The Second Letter begins with Plato’s response to Dionysius’ complaint that Plato’s companions maligned him at Olympia. Bury notes: ‘Probably the Olympic Festival of 364 B. C. (not 360 B. C. as in Ep. VII. 350 B).’ Bury’s ‘probably’ is difficult to explain, for Plato returned from his final stay in Syracuse in 360 B. C. and in the Seventh Letter he refers to the Olympic games that he visited after his return to Athens:
‘On arriving at Olympia, in the Peloponnese (Elthôn de eis Peloponnêson eis Olumpian), I came upon Dion, who was attending the Games (Diôna katalabôn theôrounta); and I reported what had taken place (êngellon ta gegenêmena). And he (ho de), calling Zeus to witness (ton Dia epimarturamenos), was invoking me and my relatives and friends to prepare at once (euthus parêngellen emoi kai tois emois oikeiois kai philois paraskeuazesthai) to take vengeance on Dionysius (timôreisthai Dionusion) – we on account of his treachery to guests (hêmas men xenapateias charin), for that was what Dion said and meant (houtô gar elege te kai enoei), and he himself on account of his wrongful expulsion (auton d’ ekbolês adikou) and banishment (kai phugês).

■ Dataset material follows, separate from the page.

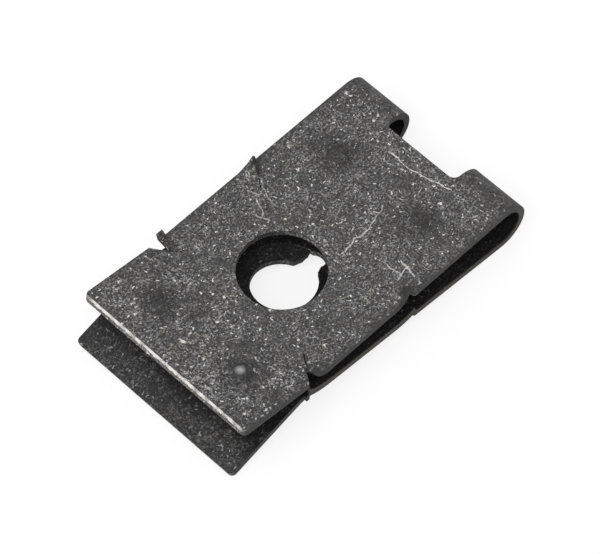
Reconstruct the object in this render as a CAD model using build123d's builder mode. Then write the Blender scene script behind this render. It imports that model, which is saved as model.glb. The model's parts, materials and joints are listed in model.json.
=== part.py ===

And I, when I heard this (akousas d’ egô), bade him summon my friends to his aid (tous men philous parakalein ekeleuon), should they be willing (ei boulointo) – “But as for me (Eme d’),” I said (eipon hoti), “it was you yourself, with the others (su meta tôn allôn), who by main force, so to say (bia̢ tina tropon), made me an associate of Dionysius at table and at hearth and a partaker in his holy rites (sussiton kai sunestion kai koinônon hierôn Dionusiô̢ epoiêsas); and he, though he probably believed (hos isôs hêgeito) that I, as many slanderers asserted, was conspiring with you against himself (diaballontôn pollôn epiboulein eme meta sou heautô̢) and his throne (kai tê̢ turannidi), yet refrained from killing me (kai homôs ouk apekteinen), and showed compunction (ê̢desthê de). Thus, not only am I no longer, as I may say, of an age to assist anyone in war (out’ oun hêlikian echô sumpolemein eti schedon oudeni), but I also have ties in common with you both (koinônos te humin eimi), in case you should ever come to crave at all for mutual friendship and wish to do one another good (an pote ti pros allêlous deêthentes philias agathon ti poiein boulêthête); but so long as you desire to do evil (kaka de heôs an epithumête), summon others (allous parakaleite).” (350b6-d4, tr. Bury)
Thus, we have every reason to believe that Plato wrote the Second Letter in 364 B.C., for we may presume that Dionysius complained to Plato about his being maligned at Olympia as soon as he heard about it, and his informers were eager to tell him about it as soon as they could.